→ **PROVIDED RECORDS**
·····

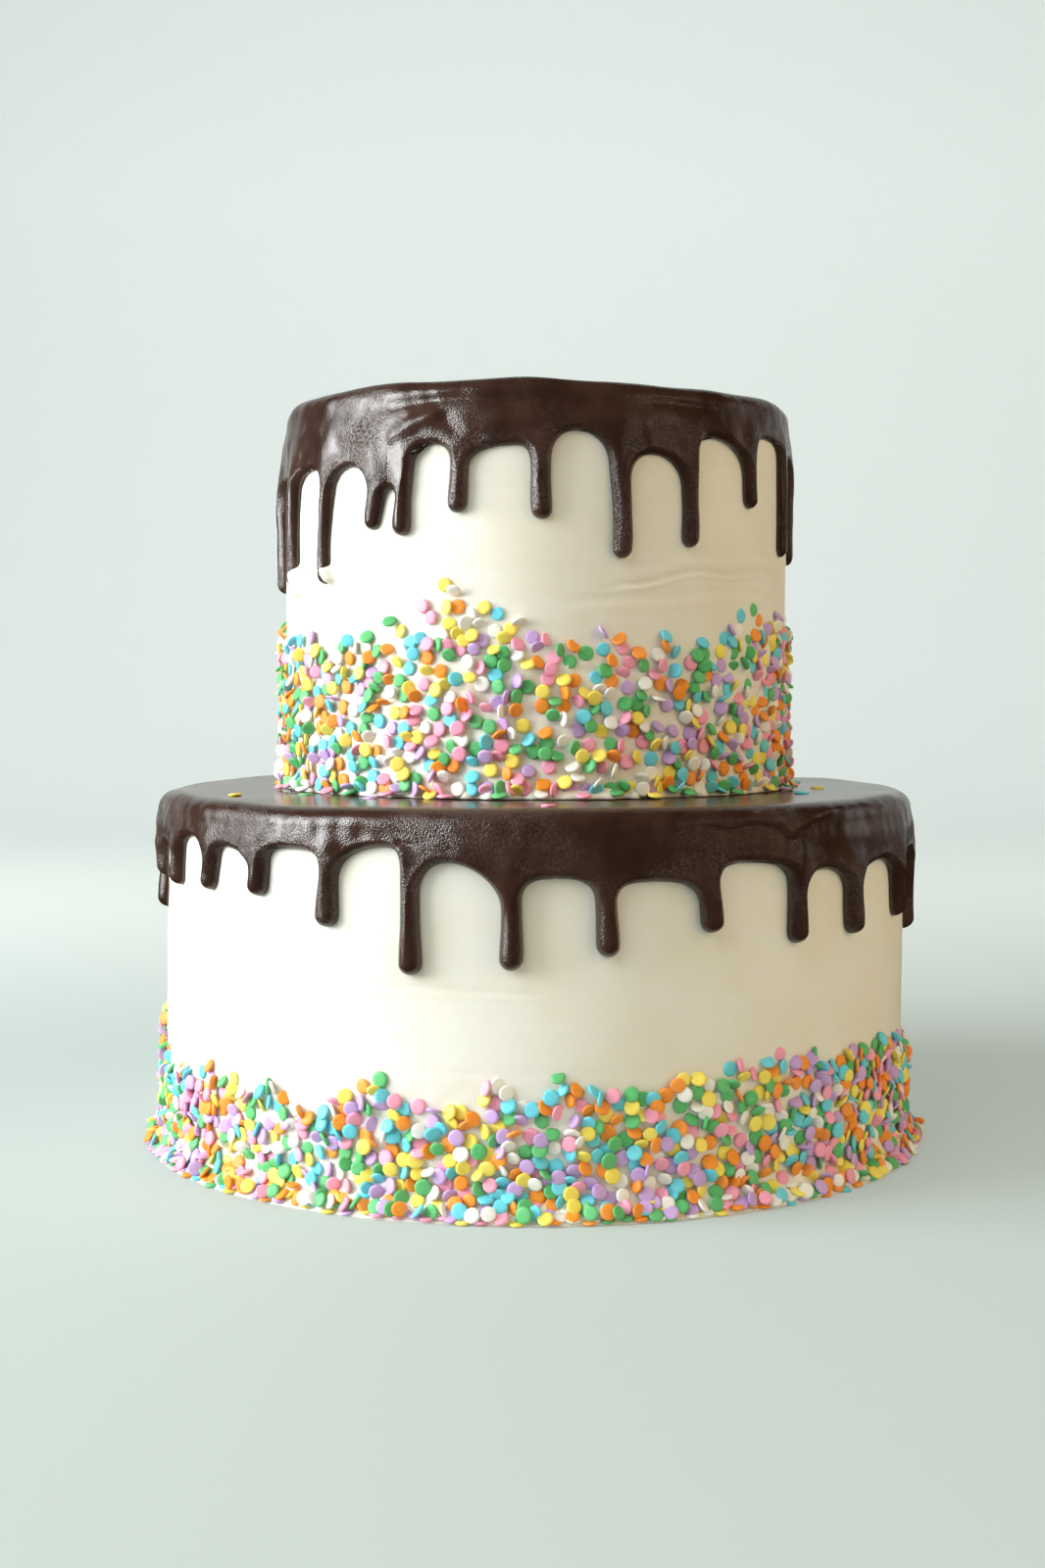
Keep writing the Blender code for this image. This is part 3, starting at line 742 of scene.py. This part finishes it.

·····

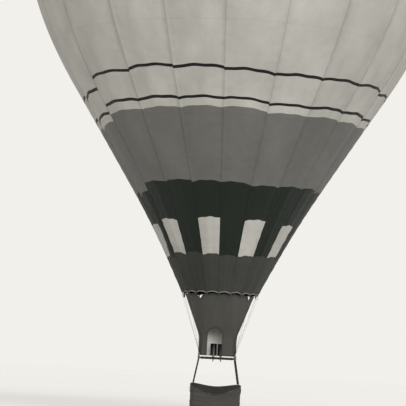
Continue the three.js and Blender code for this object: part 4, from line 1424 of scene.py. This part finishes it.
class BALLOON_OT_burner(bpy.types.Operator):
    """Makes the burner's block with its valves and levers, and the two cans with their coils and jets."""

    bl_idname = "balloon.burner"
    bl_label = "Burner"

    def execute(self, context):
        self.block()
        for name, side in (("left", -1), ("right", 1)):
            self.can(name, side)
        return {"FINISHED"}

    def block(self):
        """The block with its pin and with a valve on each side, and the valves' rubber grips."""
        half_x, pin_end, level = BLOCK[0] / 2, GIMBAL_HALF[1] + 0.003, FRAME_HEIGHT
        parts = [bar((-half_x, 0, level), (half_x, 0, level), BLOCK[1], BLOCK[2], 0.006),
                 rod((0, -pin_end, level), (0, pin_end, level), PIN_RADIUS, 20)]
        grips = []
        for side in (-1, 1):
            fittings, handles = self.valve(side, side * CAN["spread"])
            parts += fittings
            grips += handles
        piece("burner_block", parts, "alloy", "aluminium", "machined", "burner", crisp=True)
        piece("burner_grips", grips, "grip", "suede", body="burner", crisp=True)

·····

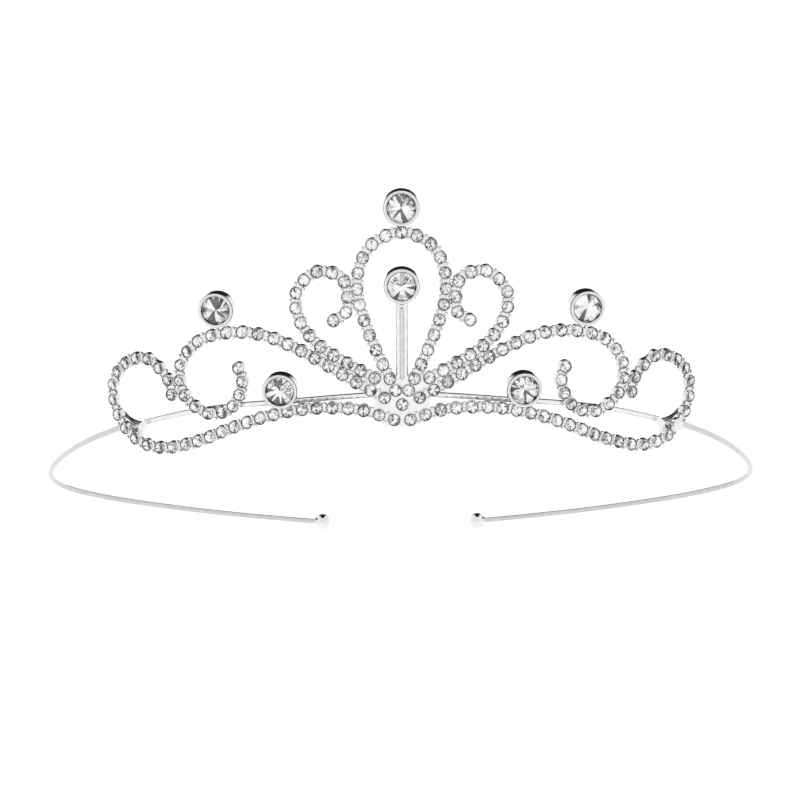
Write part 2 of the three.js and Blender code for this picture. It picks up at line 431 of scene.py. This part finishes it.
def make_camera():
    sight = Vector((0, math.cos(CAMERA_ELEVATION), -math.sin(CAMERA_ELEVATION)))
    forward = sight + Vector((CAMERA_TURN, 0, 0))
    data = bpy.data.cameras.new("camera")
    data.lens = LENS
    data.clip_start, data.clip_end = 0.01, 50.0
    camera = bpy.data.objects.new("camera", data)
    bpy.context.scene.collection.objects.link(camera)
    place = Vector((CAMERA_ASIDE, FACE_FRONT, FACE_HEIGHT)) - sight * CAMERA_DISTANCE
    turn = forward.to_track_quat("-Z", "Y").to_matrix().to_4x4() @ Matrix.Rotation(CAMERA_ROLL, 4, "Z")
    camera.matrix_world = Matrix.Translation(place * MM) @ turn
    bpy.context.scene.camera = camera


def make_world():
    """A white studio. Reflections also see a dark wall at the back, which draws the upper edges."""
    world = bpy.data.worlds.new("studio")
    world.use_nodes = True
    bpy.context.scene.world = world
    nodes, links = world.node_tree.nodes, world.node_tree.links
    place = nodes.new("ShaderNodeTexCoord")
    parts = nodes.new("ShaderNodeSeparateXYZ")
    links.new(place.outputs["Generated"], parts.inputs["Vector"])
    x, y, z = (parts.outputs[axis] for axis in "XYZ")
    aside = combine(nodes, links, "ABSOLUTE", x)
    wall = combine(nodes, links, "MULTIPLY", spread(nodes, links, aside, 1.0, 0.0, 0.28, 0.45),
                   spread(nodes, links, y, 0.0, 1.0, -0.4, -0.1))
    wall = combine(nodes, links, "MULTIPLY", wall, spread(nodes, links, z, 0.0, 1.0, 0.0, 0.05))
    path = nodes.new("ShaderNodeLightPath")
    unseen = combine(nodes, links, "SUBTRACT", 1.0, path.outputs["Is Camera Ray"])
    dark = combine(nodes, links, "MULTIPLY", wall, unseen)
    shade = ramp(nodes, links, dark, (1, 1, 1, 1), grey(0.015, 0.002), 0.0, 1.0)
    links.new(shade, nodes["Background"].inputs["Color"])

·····

→ **STATED EXERCISE**
Copy each line of the preceding data that contains the string "three".

→ **CORRECT RESULT**
Continue the three.js and Blender code for this object: part 4, from line 1424 of scene.py. This part finishes it.
Write part 2 of the three.js and Blender code for this picture. It picks up at line 431 of scene.py. This part finishes it.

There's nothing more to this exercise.